# Problem description:
Output the data that follows exactly, line for line.

........

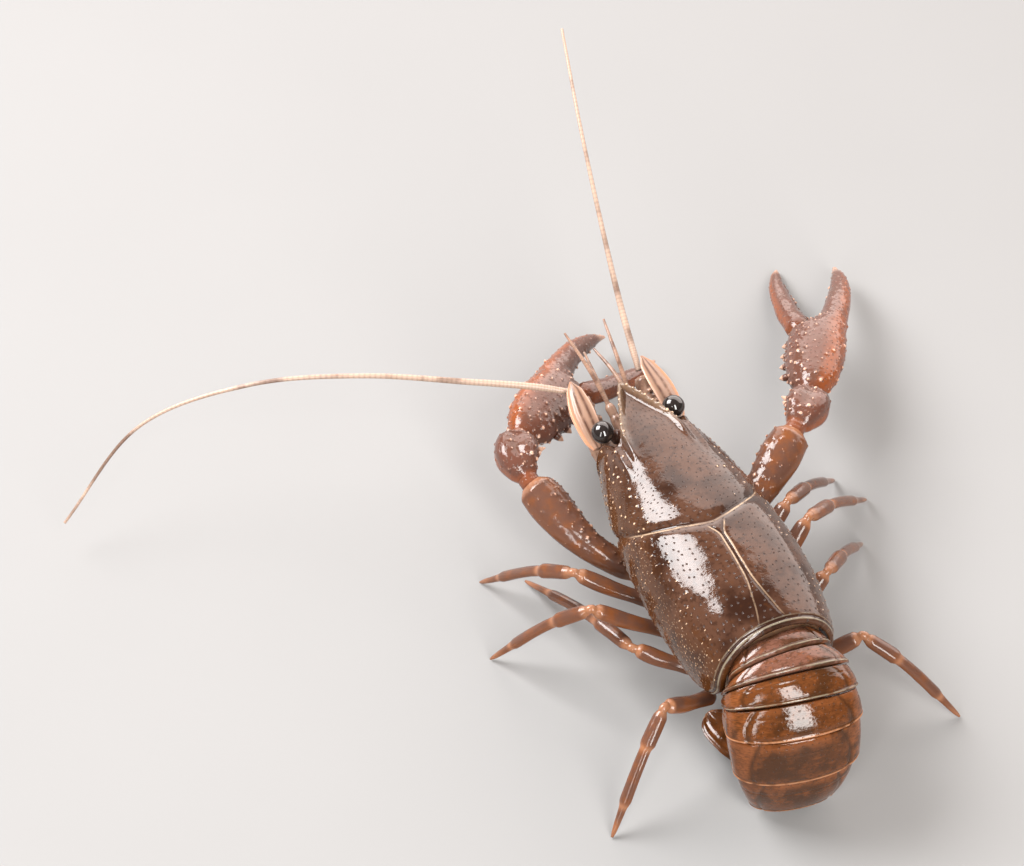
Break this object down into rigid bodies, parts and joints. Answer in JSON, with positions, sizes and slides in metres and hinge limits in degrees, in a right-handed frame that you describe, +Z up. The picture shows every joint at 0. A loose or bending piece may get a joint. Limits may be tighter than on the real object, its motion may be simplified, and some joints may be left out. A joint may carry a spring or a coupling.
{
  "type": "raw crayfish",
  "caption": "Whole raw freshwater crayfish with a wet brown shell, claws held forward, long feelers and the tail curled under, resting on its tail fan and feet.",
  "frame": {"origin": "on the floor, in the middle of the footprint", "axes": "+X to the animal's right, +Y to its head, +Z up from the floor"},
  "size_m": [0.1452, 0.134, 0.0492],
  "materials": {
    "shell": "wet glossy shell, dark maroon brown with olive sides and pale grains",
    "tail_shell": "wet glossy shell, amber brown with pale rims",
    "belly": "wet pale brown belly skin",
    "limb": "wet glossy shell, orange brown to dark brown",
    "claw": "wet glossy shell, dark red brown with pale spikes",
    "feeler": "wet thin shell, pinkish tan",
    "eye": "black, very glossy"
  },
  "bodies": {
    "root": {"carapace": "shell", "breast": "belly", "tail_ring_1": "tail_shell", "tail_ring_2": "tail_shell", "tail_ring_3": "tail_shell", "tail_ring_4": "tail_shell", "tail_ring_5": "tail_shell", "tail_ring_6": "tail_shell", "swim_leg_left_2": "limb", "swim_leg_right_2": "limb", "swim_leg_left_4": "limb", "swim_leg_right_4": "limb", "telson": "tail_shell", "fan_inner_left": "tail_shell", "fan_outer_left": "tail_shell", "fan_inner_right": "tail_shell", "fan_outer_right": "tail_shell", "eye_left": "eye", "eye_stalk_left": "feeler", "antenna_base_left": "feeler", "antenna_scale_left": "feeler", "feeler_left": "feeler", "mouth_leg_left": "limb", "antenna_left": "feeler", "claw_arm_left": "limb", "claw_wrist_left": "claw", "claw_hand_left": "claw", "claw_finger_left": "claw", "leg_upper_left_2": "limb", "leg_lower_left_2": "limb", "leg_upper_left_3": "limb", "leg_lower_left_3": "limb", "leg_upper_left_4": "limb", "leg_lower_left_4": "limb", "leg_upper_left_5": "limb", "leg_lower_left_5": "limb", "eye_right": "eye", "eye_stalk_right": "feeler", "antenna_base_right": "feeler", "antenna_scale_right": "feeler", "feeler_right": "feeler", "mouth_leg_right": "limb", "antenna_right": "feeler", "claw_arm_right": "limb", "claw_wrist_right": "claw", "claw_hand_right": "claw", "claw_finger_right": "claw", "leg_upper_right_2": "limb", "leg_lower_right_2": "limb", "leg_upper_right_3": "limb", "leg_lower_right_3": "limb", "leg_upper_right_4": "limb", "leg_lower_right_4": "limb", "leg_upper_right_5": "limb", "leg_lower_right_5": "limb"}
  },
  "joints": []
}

........

# Completed exercise:
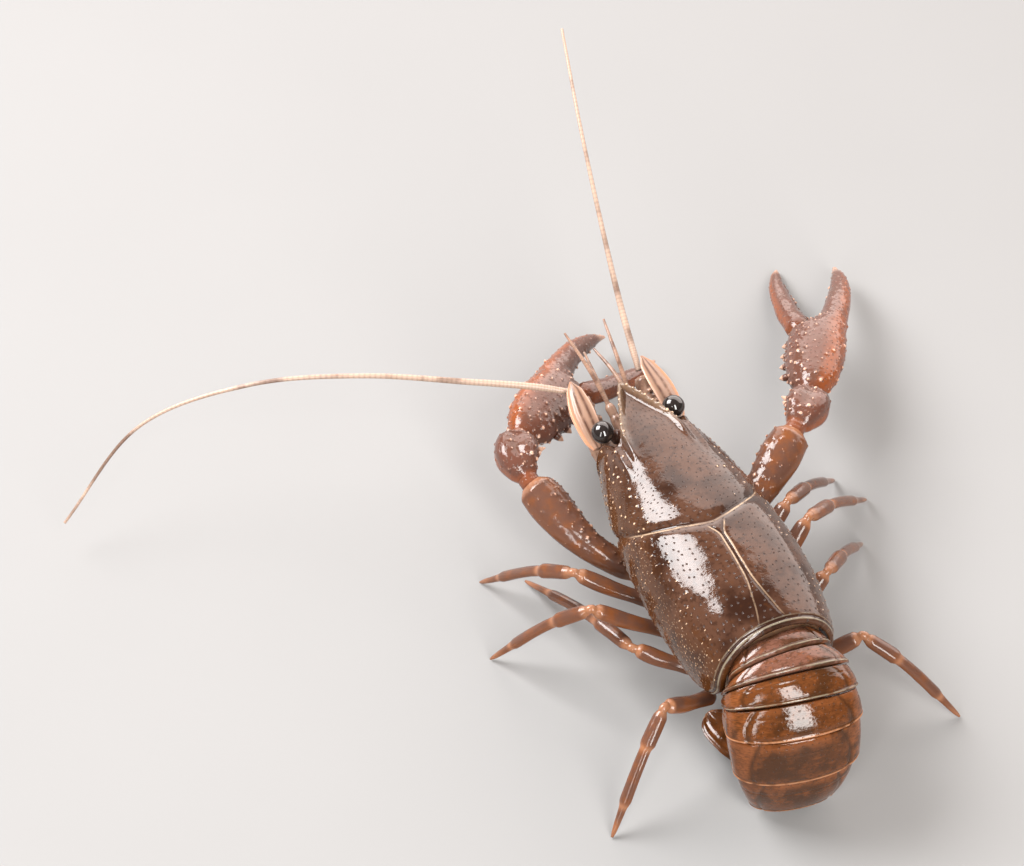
Break this object down into rigid bodies, parts and joints. Answer in JSON, with positions, sizes and slides in metres and hinge limits in degrees, in a right-handed frame that you describe, +Z up. The picture shows every joint at 0. A loose or bending piece may get a joint. Limits may be tighter than on the real object, its motion may be simplified, and some joints may be left out. A joint may carry a spring or a coupling.
{
  "type": "raw crayfish",
  "caption": "Whole raw freshwater crayfish with a wet brown shell, claws held forward, long feelers and the tail curled under, resting on its tail fan and feet.",
  "frame": {"origin": "on the floor, in the middle of the footprint", "axes": "+X to the animal's right, +Y to its head, +Z up from the floor"},
  "size_m": [0.1452, 0.134, 0.0492],
  "materials": {
    "shell": "wet glossy shell, dark maroon brown with olive sides and pale grains",
    "tail_shell": "wet glossy shell, amber brown with pale rims",
    "belly": "wet pale brown belly skin",
    "limb": "wet glossy shell, orange brown to dark brown",
    "claw": "wet glossy shell, dark red brown with pale spikes",
    "feeler": "wet thin shell, pinkish tan",
    "eye": "black, very glossy"
  },
  "bodies": {
    "root": {"carapace": "shell", "breast": "belly", "tail_ring_1": "tail_shell", "tail_ring_2": "tail_shell", "tail_ring_3": "tail_shell", "tail_ring_4": "tail_shell", "tail_ring_5": "tail_shell", "tail_ring_6": "tail_shell", "swim_leg_left_2": "limb", "swim_leg_right_2": "limb", "swim_leg_left_4": "limb", "swim_leg_right_4": "limb", "telson": "tail_shell", "fan_inner_left": "tail_shell", "fan_outer_left": "tail_shell", "fan_inner_right": "tail_shell", "fan_outer_right": "tail_shell", "eye_left": "eye", "eye_stalk_left": "feeler", "antenna_base_left": "feeler", "antenna_scale_left": "feeler", "feeler_left": "feeler", "mouth_leg_left": "limb", "antenna_left": "feeler", "claw_arm_left": "limb", "claw_wrist_left": "claw", "claw_hand_left": "claw", "claw_finger_left": "claw", "leg_upper_left_2": "limb", "leg_lower_left_2": "limb", "leg_upper_left_3": "limb", "leg_lower_left_3": "limb", "leg_upper_left_4": "limb", "leg_lower_left_4": "limb", "leg_upper_left_5": "limb", "leg_lower_left_5": "limb", "eye_right": "eye", "eye_stalk_right": "feeler", "antenna_base_right": "feeler", "antenna_scale_right": "feeler", "feeler_right": "feeler", "mouth_leg_right": "limb", "antenna_right": "feeler", "claw_arm_right": "limb", "claw_wrist_right": "claw", "claw_hand_right": "claw", "claw_finger_right": "claw", "leg_upper_right_2": "limb", "leg_lower_right_2": "limb", "leg_upper_right_3": "limb", "leg_lower_right_3": "limb", "leg_upper_right_4": "limb", "leg_lower_right_4": "limb", "leg_upper_right_5": "limb", "leg_lower_right_5": "limb"}
  },
  "joints": []
}